Gestern war ein guter Tag für das offene, freie Internet und unsere Privatsphäre. Das österreichische Parlament hat im EU-Unterausschuss für einen verbindlichen Beschluss gestimmt, laut dem die österreichische Bundesregierung dem EU-Vorschlag zu den kontroversen Maßnahmen gegen den sexuellen Missbrauch von Kindern (besser bekannt als „Chatkontrolle“) nicht zustimmen darf, solange dieser nicht grundrechtskonform ist. Österreich ist das erste Land, das eine so klare Position gegen den Vorschlag der EU-Kommission bezieht. Die Gesetzgeber haben die Wichtigkeit des Schutzes von Kindern anerkannt, setzten aber ein klares Zeichen im Hinblick auf die inakzeptablen Risiken, die dieser Vorschlag für Privatsphäre und Meinungsfreiheit aller Bürger:innen birgt.
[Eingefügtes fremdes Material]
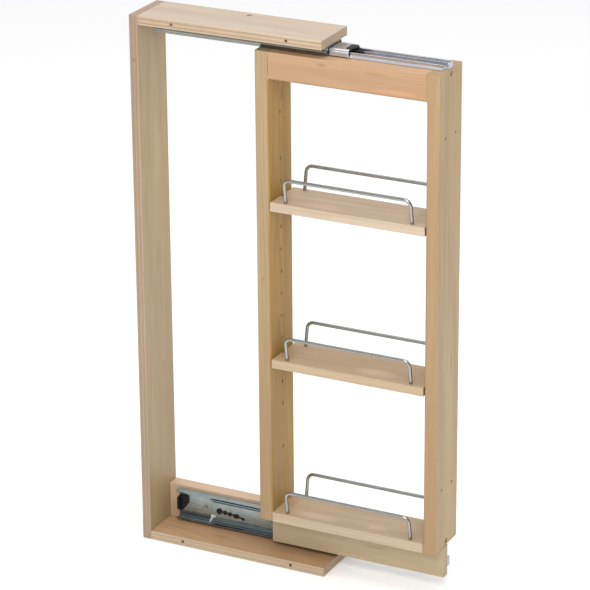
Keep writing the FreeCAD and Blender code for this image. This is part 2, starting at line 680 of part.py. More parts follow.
def stile_board(y0, y1, outer_y):
    """A stile with eased edges and a softened foot at its outer bottom corner."""
    board = box(-C_HALF_W, C_HALF_W, y0, y1, C_BOTTOM, C_TOP)
    foot = [e for e in board.Edges if along(e, Vec(1, 0, 0)) and e.CenterOfMass.z < C_BOTTOM + 1
            and abs(e.CenterOfMass.y - outer_y) < 0.1]
    board = board.makeFillet(CORNER_R, foot)
    long_edges = [e for e in board.Edges if along(e, Vec(0, 0, 1))
                  and abs(e.CenterOfMass.y - outer_y) < 0.1]
    return board.makeFillet(FOOT_R, long_edges)


def end_chamfered(board):
    """A board whose two end faces have barely chamfered edges, so that its joints show."""
    ends = (OPEN_FRONT, OPEN_REAR)
    edges = [e for e in board.Edges if min(abs(e.CenterOfMass.y - y) for y in ends) < 0.01]
    return board.makeChamfer(JOINT_CHAMFER, edges)


def make_carriage(upper_holes, lower_holes):
    levels = (C_TOP - TOP_SCREW_DOWN, C_BOTTOM + BOTTOM_SCREW_UP)
    ends = ((C_FRONT, 1), (C_REAR, -1))
    heads = [(Vec(0, y + way * COUNTERBORE_DEPTH, z), Vec(0, way, 0)) for y, way in ends for z in levels]
    save("frame_screws", [screw(way, head, FRAME_SCREW_LENGTH) for head, way in heads])
    joint_holes = [screw_hole(way, head, FRAME_SCREW_LENGTH) for head, way in heads]
    joint_holes += [rod(COUNTERBORE_R, COUNTERBORE_DEPTH, Vec(0, y, z), Vec(0, way, 0))
                    for y, way in ends for z in levels]

    rail_x, rail_up = RAIL_DOWEL_SPOTS
    dowel_spots = [(x, RAIL_BOTTOM + rail_up) for x in (-rail_x, rail_x)]
    dowel_spots += [(x, C_BOTTOM + BOTTOM_SHELF_THICK / 2) for x in (-SHELF_DOWEL_X, SHELF_DOWEL_X)]
    dowels = []
    dowel_holes = []
    for joint_y in (OPEN_FRONT, OPEN_REAR):
        for x, z in dowel_spots:
            radius = DOWEL_R if z > RAIL_BOTTOM else DOWEL_R - 1
            base = Vec(x, joint_y - DOWEL_HALF, z)
            dowels.append(rod(radius, 2 * DOWEL_HALF, base, Vec(0, 1, 0)))
            dowel_holes.append(rod(radius + GAP, 2 * DOWEL_HALF, base, Vec(0, 1, 0)))

    rounding = rounding_tool(-1) + rounding_tool(1)
    rear = stile_board(OPEN_REAR, C_REAR, C_REAR)
    front = stile_board(C_FRONT, OPEN_FRONT, C_FRONT)
    panel_holes = [rod(PANEL_HOLE_R, STILE, Vec(x, C_FRONT, z), Vec(0, 1, 0))
                   for x in (-PANEL_HOLE_HALF_X, PANEL_HOLE_HALF_X)
                   for z in (C_BOTTOM + PANEL_HOLE_INSET, C_TOP - PANEL_HOLE_INSET)]
    rear_tools = joint_holes + dowel_holes + rounding + pin_holes(OPEN_REAR, 1)
    front_tools = joint_holes + dowel_holes + rounding + pin_holes(OPEN_FRONT, -1) + panel_holes
    save("rear_stile", cut(rear, rear_tools))
    save("front_stile", cut(front, front_tools))

    rail = end_chamfered(box(-C_HALF_W, C_HALF_W, OPEN_FRONT, OPEN_REAR, RAIL_BOTTOM, C_TOP))
    save("top_rail", cut(rail, joint_holes + dowel_holes + rounding + upper_holes))

    rail_y0, rail_y1 = C_FRONT, C_REAR - LOWER_RAIL_SETBACK
    half = LOWER_RAIL_THICK / 2
    up = Vec(0, 0, 1)
    upright = [Vec(0, C_FRONT + y, C_BOTTOM - APRON_DOWEL_BELOW) for y in APRON_DOWELS_FROM_FRONT]
    short = [rod(DOWEL_R - 1, APRON_DOWEL_LENGTH, base, up) for base in upright]
    short_holes = [rod(DOWEL_R - 1 + GAP, APRON_DOWEL_LENGTH, base, up) for base in upright]
    save("frame_dowels", dowels + short)

    lower = box(-half, half, rail_y0, rail_y1, LOWER_RAIL_BOTTOM, C_BOTTOM)
    bottom_edges = [e for e in lower.Edges if e.CenterOfMass.z < C_BOTTOM - 1]
    lower = lower.makeFillet(FOOT_R, bottom_edges)
    save("lower_rail", cut(lower, short_holes + lower_holes))

    shelf = box(-C_HALF_W, C_HALF_W, OPEN_FRONT, OPEN_REAR, C_BOTTOM, BOTTOM_SHELF_TOP)
    shelf = end_chamfered(shelf.makeFillet(EASE, [e for e in shelf.Edges if along(e, Vec(0, 1, 0))]))
    wires, sockets = rails_on(OPEN_FRONT, OPEN_REAR, C_HALF_W, BOTTOM_SHELF_TOP)
    save("bottom_shelf", cut(shelf, joint_holes + dowel_holes + short_holes + sockets))
    save("bottom_near_wire", wires[0])
    save("bottom_far_wire", wires[1])


# ---- Wire rails ----
def wire_rail(side, front, rear, half_width, shelf_top):
    """A bent wire whose two legs lean outwards, and the socket holes of its legs."""
    foot_x = side * (half_width - WIRE_INSET_SIDE)
    lean = side * WIRE_LEAN
    slope = Vec(lean, 0, WIRE_HEIGHT).normalize()
    y0, y1 = front + WIRE_INSET_END, rear - WIRE_INSET_END
    feet = [Vec(foot_x, y, shelf_top) - slope * WIRE_SOCKET for y in (y0, y1)]
    tops = [Vec(foot_x + lean, y, shelf_top + WIRE_HEIGHT) for y in (y0, y1)]
    inwards = Vec(0, 1, 0)
    starts = [tops[0] - slope * WIRE_BEND, tops[1] - inwards * WIRE_BEND]
    finishes = [tops[0] + inwards * WIRE_BEND, tops[1] - slope * WIRE_BEND]
    curves = [Part.LineSegment(feet[0], starts[0])]
    for n, way in ((0, 1), (1, -1)):
        centre = tops[n] - slope * WIRE_BEND + inwards * WIRE_BEND * way
        middle = centre + (slope - inwards * way) * (WIRE_BEND * math.sqrt(0.5))
        curves.append(Part.Arc(starts[n], middle, finishes[n]))
        if n == 0:
            curves.append(Part.LineSegment(finishes[0], starts[1]))
    curves.append(Part.LineSegment(finishes[1], feet[1]))
    path = Part.Wire([c.toShape() for c in curves])
    ring = Part.Wire(Part.makeCircle(WIRE / 2, feet[0], slope))
    solid = path.makePipeShell([ring], True, False)
    holes = [rod(WIRE / 2 + GAP, WIRE_SOCKET + 6.0, foot, slope) for foot in feet]
    return solid, holes


def rails_on(front, rear, half_width, shelf_top):
    near, near_holes = wire_rail(-1, front, rear, half_width, shelf_top)
    far, far_holes = wire_rail(1, front, rear, half_width, shelf_top)
    return (near, far), near_holes + far_holes


# ---- Adjustable shelves and the clips they stand on ----
NOTCH_WIDTH = 12.0
NOTCH_DEPTH = 6.0
CLIP_WIDTH = 8.0
CLIP_WALL = 1.2
CLIP_PLATE = 1.5
CLIP_REACH = 10.0
CLIP_TONGUE = 4.5
CLIP_DROP = 4.0
CLIP_ROUND = 2.0


def shelf_clip(face_y, way, level):
    """A bent clip: a pin in the stile, a ledge under the shelf and a tongue in its end notch."""
    def slab(width, y_from, y_to, z0, z1):
        low, high = sorted((face_y + way * y_from, face_y + way * y_to))
        return box(-width / 2, width / 2, low, high, z0, z1)
    pin = rod(PIN_DIAMETER / 2 - GAP, PIN_HOLE_DEPTH - 1.0, Vec(0, face_y, level), Vec(0, -way, 0))
    wall = slab(CLIP_WIDTH, 0, CLIP_WALL, level - CLIP_DROP, level + CLIP_TONGUE)
    tongue_edges = [e for e in wall.Edges if along(e, Vec(0, 1, 0))
                    and e.CenterOfMass.z > level + CLIP_TONGUE - 0.1]
    wall = wall.makeFillet(CLIP_ROUND, tongue_edges)
    ledge = slab(CLIP_WIDTH, 0, CLIP_REACH, level - CLIP_PLATE, level)
    return pin.fuse([wall, ledge]).removeSplitter()


def make_shelf(name, level):
    """A shelf whose underside lies on the ledges of its two clips."""
    front, rear = OPEN_FRONT + SHELF_END_GAP, OPEN_REAR - SHELF_END_GAP
    half = SHELF_WIDTH / 2
    top = level + SHELF_THICK
    board = box(-half, half, front, rear, level, top)
    board = board.makeFillet(EASE, [e for e in board.Edges if not along(e, Vec(0, 0, 1))])
    notches = []
    for y0, y1 in ((front - 1, front + NOTCH_DEPTH), (rear - NOTCH_DEPTH, rear + 1)):
        notches.append(box(-NOTCH_WIDTH / 2, NOTCH_WIDTH / 2, y0, y1, level - 1, top + 1))
    wires, sockets = rails_on(front, rear, half, top)
    save(name + "_shelf", cut(board, notches + sockets))
    save(name + "_near_wire", wires[0])
    save(name + "_far_wire", wires[1])
    save(name + "_shelf_clips", [shelf_clip(OPEN_FRONT, 1, level), shelf_clip(OPEN_REAR, -1, level)])


# ---- Make everything ----
os.makedirs("parts", exist_ok=True)
upper_fixed, upper_moving = make_slide("upper")
lower_fixed, lower_moving = make_slide("lower")
make_housing(upper_fixed, lower_fixed)
make_carriage(upper_moving, lower_moving)
LEVELS = pin_levels()
make_shelf("upper", LEVELS[UPPER_SHELF_HOLE + 1])
make_shelf("middle", LEVELS[MIDDLE_SHELF_HOLE + 1])
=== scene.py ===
import json
import math
from collections import namedtuple

import bpy
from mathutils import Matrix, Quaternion, Vector


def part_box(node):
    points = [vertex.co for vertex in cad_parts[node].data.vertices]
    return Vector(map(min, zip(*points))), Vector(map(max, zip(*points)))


# Looks, floor, light and camera for the slim pull-out filler. Every shape is the CAD's own: each
# node gets a procedural material, and nothing is moved, replaced or added to the object.
# Lengths are in metres. Colours are display values from 0 to 255, which colour() turns linear.

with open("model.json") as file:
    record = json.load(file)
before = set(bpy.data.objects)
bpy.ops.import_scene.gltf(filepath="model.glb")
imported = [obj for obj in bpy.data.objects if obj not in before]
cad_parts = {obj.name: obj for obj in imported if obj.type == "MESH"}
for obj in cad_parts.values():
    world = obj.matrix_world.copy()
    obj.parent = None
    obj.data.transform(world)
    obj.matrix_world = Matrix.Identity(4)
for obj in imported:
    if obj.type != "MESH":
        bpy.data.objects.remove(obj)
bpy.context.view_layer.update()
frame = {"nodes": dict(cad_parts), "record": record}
nodes = frame["nodes"]
scene = bpy.context.scene

AXES = "XYZ"


# ---- Shader helpers ----
# A stretched noise: its scale along and across the grain, then the noise's own settings.
Layer = namedtuple("Layer", "along across scale detail rough distortion", defaults=(0.0,))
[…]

Als Gründe, warum der Vorschlag in seiner aktuellen Form abgelehnt werden muss, erwähnen sie in ihrem verbindlichen Beschluss v.a. die Gefahr von allgemeinen Überwachungspflichten in Form von Inhaltsfiltern, die all unsere Nachrichten scannen, sowie die Angriffe auf die Vertraulichkeit von verschlüsselten Nachrichten.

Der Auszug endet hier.